--- start ---

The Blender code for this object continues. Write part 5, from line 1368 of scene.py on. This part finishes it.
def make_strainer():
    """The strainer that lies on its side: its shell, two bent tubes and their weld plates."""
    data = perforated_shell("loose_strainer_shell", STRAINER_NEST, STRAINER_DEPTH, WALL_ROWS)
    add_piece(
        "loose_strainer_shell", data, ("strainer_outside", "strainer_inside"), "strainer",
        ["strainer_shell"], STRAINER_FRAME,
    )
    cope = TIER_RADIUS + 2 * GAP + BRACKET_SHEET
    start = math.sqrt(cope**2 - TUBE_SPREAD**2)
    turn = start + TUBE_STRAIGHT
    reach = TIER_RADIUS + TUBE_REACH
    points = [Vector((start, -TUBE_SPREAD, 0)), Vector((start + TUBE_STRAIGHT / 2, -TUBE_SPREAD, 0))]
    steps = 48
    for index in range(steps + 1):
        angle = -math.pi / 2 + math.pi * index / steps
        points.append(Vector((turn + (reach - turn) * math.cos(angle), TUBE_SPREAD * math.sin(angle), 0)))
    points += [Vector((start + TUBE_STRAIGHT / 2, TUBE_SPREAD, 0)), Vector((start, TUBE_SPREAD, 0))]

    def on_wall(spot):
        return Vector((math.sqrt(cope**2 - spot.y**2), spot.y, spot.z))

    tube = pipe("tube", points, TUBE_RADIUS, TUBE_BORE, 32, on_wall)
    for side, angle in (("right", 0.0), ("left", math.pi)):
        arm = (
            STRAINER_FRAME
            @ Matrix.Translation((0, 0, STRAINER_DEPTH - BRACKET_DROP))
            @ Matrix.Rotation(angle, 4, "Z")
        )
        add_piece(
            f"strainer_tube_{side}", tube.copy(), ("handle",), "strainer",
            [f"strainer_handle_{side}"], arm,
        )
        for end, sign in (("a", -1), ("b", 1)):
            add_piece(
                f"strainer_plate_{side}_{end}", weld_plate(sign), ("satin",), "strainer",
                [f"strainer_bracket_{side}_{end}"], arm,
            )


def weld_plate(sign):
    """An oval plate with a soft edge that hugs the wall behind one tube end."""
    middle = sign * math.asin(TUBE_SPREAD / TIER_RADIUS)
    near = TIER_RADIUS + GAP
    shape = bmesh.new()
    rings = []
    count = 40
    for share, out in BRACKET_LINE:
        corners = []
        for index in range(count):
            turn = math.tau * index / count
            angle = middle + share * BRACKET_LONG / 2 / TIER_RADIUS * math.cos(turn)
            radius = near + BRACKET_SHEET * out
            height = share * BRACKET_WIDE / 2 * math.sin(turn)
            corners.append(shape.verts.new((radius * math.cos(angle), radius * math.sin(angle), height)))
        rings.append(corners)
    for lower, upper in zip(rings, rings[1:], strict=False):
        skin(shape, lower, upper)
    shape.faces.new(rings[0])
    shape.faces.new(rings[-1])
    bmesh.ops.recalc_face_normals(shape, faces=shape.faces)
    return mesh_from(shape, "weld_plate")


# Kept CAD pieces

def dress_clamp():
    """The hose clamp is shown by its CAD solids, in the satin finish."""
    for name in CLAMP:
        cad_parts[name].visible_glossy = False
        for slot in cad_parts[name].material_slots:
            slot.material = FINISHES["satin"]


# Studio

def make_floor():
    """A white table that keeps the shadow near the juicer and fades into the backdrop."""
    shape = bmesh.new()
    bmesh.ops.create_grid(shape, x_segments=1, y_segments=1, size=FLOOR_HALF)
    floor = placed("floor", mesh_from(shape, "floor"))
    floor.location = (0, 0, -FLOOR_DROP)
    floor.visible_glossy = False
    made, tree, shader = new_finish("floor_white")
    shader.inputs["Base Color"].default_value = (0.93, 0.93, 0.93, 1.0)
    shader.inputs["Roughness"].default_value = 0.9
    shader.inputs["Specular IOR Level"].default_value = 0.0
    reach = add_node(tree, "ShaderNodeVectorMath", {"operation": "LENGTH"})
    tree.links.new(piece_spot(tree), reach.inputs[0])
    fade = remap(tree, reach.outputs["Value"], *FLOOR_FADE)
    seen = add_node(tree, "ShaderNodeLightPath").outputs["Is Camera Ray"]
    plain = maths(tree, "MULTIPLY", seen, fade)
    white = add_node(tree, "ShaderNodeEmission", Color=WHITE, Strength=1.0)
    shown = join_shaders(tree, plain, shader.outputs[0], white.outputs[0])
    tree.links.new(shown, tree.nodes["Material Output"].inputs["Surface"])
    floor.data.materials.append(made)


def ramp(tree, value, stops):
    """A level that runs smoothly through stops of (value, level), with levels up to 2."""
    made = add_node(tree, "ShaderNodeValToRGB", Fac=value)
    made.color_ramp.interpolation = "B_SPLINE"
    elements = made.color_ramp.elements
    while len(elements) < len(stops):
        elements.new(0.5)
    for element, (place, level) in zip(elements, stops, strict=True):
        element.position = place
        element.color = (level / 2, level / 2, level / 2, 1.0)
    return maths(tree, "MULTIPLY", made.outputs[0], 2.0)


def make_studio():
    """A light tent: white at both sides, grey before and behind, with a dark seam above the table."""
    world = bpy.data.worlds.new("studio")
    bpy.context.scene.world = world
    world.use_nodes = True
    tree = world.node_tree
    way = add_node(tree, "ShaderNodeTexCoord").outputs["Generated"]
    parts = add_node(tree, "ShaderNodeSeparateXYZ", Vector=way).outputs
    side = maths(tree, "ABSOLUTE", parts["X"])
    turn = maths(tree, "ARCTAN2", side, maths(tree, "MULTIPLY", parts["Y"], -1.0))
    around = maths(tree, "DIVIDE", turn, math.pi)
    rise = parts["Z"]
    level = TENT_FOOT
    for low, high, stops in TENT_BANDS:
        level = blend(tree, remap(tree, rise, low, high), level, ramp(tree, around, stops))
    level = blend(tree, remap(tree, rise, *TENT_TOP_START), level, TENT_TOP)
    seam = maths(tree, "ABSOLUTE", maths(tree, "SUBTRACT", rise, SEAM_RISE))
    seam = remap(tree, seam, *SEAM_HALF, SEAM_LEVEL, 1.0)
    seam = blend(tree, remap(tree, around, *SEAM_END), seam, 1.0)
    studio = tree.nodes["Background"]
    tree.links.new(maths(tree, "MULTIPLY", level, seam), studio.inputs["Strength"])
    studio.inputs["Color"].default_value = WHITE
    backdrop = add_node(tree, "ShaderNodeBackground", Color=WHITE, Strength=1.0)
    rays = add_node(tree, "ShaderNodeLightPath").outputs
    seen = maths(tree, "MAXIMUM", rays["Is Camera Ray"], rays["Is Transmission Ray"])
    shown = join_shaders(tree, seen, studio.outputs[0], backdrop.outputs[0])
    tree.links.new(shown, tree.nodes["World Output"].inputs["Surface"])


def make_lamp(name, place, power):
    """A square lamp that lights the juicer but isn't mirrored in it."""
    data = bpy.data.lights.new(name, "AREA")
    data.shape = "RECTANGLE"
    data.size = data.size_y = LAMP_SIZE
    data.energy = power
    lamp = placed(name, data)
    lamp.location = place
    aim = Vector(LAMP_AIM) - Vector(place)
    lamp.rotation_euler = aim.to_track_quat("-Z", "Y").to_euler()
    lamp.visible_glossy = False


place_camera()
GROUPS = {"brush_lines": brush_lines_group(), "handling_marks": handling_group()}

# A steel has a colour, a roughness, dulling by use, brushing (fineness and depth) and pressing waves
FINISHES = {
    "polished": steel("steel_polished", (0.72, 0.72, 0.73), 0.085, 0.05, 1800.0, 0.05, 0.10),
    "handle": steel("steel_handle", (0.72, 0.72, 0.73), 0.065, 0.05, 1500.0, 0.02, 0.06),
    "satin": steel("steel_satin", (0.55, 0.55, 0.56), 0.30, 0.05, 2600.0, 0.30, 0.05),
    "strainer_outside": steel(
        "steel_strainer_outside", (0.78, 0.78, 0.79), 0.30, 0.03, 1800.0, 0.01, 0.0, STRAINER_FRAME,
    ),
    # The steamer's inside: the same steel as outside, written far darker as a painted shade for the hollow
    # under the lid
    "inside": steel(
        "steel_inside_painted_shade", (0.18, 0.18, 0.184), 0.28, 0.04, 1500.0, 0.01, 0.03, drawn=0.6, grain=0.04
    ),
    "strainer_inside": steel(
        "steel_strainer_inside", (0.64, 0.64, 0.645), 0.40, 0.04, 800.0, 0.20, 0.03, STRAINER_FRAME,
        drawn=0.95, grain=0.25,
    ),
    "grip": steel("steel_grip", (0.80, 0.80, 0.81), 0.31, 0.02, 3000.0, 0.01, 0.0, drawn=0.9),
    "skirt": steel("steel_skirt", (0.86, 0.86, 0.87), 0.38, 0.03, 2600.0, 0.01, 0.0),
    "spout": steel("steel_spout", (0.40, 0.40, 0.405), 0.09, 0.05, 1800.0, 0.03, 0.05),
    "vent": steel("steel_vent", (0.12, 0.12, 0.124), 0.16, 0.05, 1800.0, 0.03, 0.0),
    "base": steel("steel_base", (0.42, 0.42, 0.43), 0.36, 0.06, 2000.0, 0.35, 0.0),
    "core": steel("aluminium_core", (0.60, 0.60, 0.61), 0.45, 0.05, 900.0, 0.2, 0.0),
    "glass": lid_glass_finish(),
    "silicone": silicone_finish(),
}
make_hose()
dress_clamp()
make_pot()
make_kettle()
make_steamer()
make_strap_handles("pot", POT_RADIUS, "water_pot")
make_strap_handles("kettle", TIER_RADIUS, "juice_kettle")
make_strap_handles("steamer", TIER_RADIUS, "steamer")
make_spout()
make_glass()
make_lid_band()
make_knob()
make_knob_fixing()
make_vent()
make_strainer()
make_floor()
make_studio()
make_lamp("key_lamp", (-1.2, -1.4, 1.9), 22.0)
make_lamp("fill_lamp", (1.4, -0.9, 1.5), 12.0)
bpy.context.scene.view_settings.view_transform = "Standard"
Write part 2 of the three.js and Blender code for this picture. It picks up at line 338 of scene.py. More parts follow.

--- end ---

- [Task directions] Using the listing above, pick out each line that contains the word "this", then copy it.

- [Response to the task]
The Blender code for this object continues. Write part 5, from line 1368 of scene.py on. This part finishes it.
Write part 2 of the three.js and Blender code for this picture. It picks up at line 338 of scene.py. More parts follow.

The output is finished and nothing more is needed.